Pattern and Determinants of Outcomes of Neurological Emergencies admitted into Children Emergency Ward in a Tertiary Hospital in Port Harcourt, Nigeria
Keywords:tertiary hospital, Pattern, Outcome, Neurological Emergencies, Children Emergency Room
Background: Neurological emergencies are life-threatening central nervous system disorders, significantly contributing to childhood morbidity and mortality. The sequelae may be irreversible and may impact negatively on the quality of life of affected children and their families. This study identified the morbidity pattern and determinants of the outcomes of children with
neurological emergencies in the Children Emergency Room (CHER) of the Rivers State University Teaching Hospital (RSUTH).
Method: A 4-year retrospective study was carried out in the CHER. Data on demography, diagnosis and outcomes of children with neurological disorders were extracted from the records. Data analysed with SPSS 24 were expressed in percentages and frequency tables.
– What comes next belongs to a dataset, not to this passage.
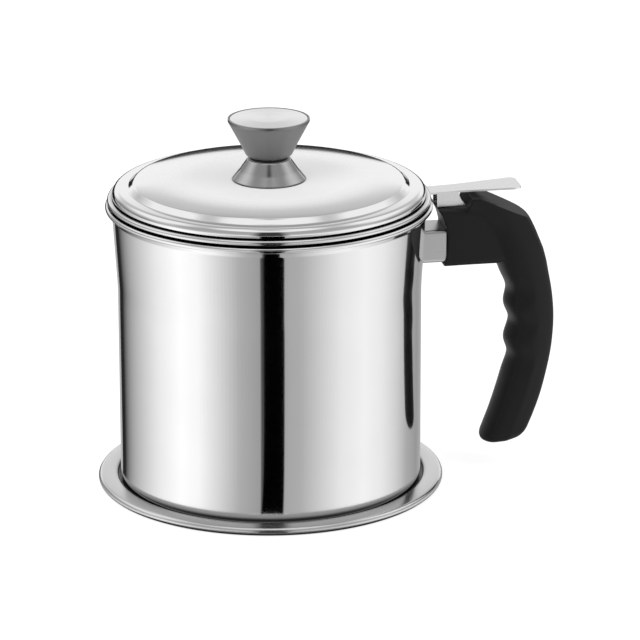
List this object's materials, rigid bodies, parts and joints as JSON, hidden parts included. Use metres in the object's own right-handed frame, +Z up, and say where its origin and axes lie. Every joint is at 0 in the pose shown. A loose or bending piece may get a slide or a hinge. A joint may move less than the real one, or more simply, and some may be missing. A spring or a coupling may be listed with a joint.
{
  "type": "bacon grease container",
  "caption": "Steel pot for cooking fat with a drip tray, a lift-out strainer with a thumb tab, a knobbed lid and a black moulded side handle.",
  "frame": {"origin": "centre of the flat foot under the drip tray, on the axis of the pot", "axes": "+Z up along the axis of the pot, +X from the pot towards the handle, +Y across"},
  "size_m": [0.1994, 0.1494, 0.1614],
  "materials": {
    "tray_steel": "satin pressed sheet",
    "pot_steel": "polished sheet with fine drawn lines",
    "bracket_steel": "plain",
    "ferrule_steel": "satin",
    "handle_black": "satin moulded",
    "fastener_steel": "plain",
    "strainer_steel": "polished",
    "mesh_steel": "plain",
    "tab_steel": "satin",
    "lid_steel": "polished",
    "knob_steel": "polished",
    "spacer_black": "plain",
    "knob_cup_steel": "turned satin",
    "knob_cap_steel": "satin",
    "insert_brass": "plain"
  },
  "bodies": {
    "tray": {"drip_tray": "tray_steel"},
    "pot": {"pot_shell": "pot_steel", "handle_pad": "bracket_steel", "handle_boss": "bracket_steel", "handle_ferrule": "ferrule_steel", "handle_grip": "handle_black", "handle_washer": "fastener_steel", "handle_screw": "fastener_steel"},
    "strainer": {"strainer_bowl": "strainer_steel", "strainer_mesh": "mesh_steel", "mesh_clamp_ring": "strainer_steel", "strainer_tab": "tab_steel"},
    "lid": {"lid_shell": "lid_steel", "knob_base": "knob_steel", "knob_spacer": "spacer_black", "knob_cup": "knob_cup_steel", "knob_cap": "knob_cap_steel", "knob_insert": "insert_brass", "knob_lock_washer": "fastener_steel", "knob_screw": "fastener_steel"}
  },
  "joints": [
    {"name": "pot_lift", "type": "slide", "parent": "tray", "child": "pot", "axis": [0, 0, 1], "range_m": [0, 0.04]},
    {"name": "strainer_lift", "type": "slide", "parent": "pot", "child": "strainer", "axis": [0, 0, 1], "range_m": [0, 0.06]},
    {"name": "lid_lift", "type": "slide", "parent": "strainer", "child": "lid", "axis": [0, 0, 1], "range_m": [0, 0.06]}
  ]
}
Results: Of the 3040 children admitted in the CHER, 364(12%) aged 0-15 years had neurological emergencies, commoner among males (59.3%) and children aged less than five years (70.9%). Meningitis (40.2%) and febrile convulsion (28.2%) were the topmost diagnoses made. Raised intracranial pressure (17.4%) and head injuries (25.5%) were significantly more prevalent among children aged five years and above. The mortality rate was 61(16.8%) and more among adolescents (30.6%). All the mortalities took place within the first 48hours of admission especially among those with head injuries (46.5%) and perinatal asphyxia (95%), (p < 0.05).
Conclusion: Meningitis and febrile convulsion were the commonest neurologic emergencies seen in this study. Mortality rate was high, especially in the first 48 hours of admission and mainly from perinatal asphyxia and head injuries. Education on the prevention and management of neurologic emergencies should be strengthened.